EXERCISE MATERIAL:
# # # # # # #
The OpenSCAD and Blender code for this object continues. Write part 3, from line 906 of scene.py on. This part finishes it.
# # # # # # #
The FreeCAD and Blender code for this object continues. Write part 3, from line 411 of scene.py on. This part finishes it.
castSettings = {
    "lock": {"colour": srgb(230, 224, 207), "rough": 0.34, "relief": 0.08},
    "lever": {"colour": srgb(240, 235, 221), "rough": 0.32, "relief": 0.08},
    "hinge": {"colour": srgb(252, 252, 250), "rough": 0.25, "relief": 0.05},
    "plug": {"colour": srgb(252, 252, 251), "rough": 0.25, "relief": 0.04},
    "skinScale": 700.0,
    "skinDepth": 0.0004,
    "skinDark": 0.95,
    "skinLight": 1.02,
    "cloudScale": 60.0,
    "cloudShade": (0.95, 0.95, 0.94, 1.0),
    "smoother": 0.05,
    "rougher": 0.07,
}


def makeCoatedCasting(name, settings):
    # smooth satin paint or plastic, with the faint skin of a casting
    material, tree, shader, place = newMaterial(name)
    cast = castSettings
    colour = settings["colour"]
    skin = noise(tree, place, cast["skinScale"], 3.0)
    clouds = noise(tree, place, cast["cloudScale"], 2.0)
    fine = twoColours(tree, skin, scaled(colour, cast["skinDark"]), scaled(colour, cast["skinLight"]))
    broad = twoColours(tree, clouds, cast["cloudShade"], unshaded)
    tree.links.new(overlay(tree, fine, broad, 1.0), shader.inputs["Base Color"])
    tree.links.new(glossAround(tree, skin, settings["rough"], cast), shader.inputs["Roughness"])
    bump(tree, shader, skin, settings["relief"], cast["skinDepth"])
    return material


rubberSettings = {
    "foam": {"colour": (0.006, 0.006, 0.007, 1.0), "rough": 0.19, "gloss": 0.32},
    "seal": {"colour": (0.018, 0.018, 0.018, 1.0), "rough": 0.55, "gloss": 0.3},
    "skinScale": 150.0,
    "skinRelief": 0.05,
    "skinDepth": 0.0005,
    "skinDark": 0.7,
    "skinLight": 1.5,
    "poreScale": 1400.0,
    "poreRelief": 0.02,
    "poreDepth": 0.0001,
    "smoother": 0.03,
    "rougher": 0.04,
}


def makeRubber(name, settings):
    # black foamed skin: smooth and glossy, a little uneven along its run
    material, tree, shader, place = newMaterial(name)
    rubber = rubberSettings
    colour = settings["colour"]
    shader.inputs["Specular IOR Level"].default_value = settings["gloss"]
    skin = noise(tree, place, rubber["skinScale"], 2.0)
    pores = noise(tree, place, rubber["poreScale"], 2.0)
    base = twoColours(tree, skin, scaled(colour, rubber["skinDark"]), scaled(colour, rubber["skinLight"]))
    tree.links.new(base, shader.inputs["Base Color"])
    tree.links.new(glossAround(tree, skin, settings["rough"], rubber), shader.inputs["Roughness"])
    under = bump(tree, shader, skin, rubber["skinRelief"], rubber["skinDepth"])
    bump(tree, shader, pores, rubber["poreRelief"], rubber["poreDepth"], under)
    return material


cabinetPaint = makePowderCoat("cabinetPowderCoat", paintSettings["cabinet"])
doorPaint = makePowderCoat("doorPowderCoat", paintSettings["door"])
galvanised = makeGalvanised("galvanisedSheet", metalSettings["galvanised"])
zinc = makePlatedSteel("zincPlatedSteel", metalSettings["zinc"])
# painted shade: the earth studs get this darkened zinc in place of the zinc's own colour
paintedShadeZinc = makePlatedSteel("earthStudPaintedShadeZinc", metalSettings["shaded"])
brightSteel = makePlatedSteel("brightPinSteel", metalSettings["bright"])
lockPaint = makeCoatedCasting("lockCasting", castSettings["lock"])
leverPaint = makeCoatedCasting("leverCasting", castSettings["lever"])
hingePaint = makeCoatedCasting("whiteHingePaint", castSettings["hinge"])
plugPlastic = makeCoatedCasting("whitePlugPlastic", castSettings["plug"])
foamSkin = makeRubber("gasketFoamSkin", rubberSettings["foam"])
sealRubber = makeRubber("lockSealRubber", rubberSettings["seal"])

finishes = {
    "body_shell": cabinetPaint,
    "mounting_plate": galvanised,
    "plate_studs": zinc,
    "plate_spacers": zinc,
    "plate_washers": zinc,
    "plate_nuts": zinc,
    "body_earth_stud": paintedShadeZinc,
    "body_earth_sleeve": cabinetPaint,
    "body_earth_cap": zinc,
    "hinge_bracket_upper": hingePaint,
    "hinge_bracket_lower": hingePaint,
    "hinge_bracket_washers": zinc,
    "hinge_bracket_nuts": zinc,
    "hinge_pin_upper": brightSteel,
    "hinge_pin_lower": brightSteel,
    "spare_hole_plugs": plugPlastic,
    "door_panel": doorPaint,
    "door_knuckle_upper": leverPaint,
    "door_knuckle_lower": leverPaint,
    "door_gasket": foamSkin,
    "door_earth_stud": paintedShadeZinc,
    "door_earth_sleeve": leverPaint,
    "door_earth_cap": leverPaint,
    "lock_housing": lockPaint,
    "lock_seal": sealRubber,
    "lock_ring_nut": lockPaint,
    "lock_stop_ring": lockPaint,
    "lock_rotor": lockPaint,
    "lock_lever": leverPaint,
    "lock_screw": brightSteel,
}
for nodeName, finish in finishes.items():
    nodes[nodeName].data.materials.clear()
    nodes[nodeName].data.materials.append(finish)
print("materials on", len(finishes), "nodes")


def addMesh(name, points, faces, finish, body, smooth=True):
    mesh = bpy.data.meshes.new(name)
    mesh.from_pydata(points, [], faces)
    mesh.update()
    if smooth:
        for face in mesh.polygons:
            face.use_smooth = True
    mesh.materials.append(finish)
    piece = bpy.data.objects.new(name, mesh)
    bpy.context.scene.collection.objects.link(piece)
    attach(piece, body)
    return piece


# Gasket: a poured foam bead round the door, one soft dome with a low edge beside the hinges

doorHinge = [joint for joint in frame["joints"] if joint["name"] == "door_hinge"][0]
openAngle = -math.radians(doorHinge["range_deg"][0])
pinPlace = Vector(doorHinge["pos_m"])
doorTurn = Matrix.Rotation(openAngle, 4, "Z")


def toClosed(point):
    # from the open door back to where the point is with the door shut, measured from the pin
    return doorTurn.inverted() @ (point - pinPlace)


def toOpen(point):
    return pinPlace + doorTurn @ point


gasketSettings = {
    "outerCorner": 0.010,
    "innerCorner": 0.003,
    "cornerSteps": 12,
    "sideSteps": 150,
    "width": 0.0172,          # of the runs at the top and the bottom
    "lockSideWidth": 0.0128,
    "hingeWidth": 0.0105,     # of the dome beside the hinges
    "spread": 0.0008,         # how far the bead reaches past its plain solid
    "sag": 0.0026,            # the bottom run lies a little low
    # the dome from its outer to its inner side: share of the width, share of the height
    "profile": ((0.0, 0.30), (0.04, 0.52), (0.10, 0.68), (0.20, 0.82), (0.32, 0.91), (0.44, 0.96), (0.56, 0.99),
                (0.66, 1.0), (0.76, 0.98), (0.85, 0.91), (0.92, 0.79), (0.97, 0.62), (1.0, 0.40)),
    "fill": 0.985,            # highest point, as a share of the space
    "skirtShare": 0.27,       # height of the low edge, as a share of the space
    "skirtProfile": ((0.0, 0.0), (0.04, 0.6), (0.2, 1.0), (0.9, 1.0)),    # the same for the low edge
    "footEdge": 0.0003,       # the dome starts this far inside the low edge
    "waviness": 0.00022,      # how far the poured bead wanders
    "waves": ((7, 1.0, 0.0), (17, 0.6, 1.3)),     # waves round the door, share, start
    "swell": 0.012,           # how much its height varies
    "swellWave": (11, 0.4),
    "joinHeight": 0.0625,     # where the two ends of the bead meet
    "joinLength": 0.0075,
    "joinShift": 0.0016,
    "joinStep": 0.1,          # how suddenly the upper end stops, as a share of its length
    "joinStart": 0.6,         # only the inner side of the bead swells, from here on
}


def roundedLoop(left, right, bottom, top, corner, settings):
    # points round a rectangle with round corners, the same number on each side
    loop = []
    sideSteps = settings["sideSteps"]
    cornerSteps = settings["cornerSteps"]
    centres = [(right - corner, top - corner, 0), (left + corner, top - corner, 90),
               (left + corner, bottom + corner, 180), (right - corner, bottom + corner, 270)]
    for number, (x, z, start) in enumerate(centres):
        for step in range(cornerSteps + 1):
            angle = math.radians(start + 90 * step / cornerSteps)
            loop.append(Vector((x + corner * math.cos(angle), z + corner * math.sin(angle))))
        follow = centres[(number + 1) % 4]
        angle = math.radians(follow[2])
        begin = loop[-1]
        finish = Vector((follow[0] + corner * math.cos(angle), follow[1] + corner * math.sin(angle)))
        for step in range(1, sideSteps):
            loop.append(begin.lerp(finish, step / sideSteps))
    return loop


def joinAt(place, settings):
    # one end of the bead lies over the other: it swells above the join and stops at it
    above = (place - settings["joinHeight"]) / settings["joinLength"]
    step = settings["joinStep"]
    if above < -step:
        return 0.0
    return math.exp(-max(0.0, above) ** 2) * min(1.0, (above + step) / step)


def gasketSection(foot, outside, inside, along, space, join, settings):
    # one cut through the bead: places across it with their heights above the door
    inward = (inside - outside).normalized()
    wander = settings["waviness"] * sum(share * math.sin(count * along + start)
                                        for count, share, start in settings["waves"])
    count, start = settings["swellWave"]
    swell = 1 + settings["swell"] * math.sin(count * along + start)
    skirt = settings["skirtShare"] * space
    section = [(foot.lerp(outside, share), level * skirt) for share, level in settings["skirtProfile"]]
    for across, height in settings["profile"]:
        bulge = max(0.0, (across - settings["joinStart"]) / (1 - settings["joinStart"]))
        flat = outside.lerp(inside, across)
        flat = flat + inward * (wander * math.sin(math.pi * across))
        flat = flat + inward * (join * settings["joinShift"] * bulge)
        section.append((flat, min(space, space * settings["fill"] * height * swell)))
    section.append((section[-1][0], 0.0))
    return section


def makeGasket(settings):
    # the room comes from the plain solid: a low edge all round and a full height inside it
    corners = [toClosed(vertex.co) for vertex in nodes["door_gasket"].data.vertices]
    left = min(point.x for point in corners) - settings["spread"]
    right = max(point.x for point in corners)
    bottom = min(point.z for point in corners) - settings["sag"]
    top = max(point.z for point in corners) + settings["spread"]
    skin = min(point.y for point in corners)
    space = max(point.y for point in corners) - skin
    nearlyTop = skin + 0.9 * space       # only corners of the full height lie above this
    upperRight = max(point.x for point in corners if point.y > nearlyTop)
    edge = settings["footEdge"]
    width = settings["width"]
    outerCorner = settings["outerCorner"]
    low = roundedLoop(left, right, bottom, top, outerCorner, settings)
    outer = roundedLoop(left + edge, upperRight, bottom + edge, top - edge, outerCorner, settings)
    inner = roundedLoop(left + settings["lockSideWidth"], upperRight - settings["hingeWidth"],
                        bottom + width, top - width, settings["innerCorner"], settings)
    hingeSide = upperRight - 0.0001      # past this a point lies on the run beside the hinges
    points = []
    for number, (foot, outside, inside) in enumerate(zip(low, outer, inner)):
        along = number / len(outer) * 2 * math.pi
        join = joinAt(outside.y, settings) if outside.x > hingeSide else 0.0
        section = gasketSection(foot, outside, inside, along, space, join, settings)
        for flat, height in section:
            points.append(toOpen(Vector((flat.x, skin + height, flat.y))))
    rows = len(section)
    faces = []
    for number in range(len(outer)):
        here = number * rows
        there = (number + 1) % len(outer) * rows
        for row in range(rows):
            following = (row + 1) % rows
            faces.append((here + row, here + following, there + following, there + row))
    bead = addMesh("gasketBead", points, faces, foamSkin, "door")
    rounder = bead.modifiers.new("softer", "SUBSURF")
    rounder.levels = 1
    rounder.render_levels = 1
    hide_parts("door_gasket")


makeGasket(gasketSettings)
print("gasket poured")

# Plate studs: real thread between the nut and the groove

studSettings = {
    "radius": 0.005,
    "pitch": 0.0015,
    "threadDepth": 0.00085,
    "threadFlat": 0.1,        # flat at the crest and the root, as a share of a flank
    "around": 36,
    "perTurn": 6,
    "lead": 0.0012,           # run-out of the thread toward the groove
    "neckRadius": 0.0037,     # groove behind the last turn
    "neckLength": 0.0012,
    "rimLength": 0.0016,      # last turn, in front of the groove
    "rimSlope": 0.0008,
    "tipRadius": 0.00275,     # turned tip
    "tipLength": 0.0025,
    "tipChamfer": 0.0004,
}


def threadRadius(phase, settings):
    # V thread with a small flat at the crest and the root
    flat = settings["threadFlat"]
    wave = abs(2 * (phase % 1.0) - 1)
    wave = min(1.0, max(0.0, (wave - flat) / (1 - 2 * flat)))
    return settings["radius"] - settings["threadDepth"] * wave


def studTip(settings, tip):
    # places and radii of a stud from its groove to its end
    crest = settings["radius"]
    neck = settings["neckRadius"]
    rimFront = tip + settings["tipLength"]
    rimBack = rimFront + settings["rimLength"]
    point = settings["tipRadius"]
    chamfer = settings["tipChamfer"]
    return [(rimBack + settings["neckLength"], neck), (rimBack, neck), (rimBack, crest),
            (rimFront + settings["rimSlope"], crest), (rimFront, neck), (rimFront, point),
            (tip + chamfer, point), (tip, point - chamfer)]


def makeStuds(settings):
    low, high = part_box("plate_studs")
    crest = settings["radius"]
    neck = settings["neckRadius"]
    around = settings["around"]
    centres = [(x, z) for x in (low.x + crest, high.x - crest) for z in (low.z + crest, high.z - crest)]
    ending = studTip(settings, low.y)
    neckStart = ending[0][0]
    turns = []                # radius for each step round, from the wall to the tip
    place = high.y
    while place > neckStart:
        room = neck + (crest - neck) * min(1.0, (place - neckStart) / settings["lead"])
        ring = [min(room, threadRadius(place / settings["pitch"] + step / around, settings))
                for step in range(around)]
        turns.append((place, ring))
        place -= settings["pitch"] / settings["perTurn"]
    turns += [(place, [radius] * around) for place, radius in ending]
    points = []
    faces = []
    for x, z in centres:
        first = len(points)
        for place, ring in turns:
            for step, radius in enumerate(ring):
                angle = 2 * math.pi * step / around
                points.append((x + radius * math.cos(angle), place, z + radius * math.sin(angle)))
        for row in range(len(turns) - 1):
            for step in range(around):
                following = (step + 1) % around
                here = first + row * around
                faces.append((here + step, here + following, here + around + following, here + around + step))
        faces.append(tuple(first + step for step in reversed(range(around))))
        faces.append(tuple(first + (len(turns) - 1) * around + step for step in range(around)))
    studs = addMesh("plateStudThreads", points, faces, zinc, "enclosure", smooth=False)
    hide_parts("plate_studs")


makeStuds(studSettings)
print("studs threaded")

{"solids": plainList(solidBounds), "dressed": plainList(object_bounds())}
# # # # # # #
WHAT IS EXPECTED:
Return exactly the lines from the line that has "attach(piece, body)" to the line that has "return pinPlace + doorTurn @ point", both of them included.

PROBLEM SOLUTION:
    attach(piece, body)
    return piece


# Gasket: a poured foam bead round the door, one soft dome with a low edge beside the hinges

doorHinge = [joint for joint in frame["joints"] if joint["name"] == "door_hinge"][0]
openAngle = -math.radians(doorHinge["range_deg"][0])
pinPlace = Vector(doorHinge["pos_m"])
doorTurn = Matrix.Rotation(openAngle, 4, "Z")


def toClosed(point):
    # from the open door back to where the point is with the door shut, measured from the pin
    return doorTurn.inverted() @ (point - pinPlace)


def toOpen(point):
    return pinPlace + doorTurn @ point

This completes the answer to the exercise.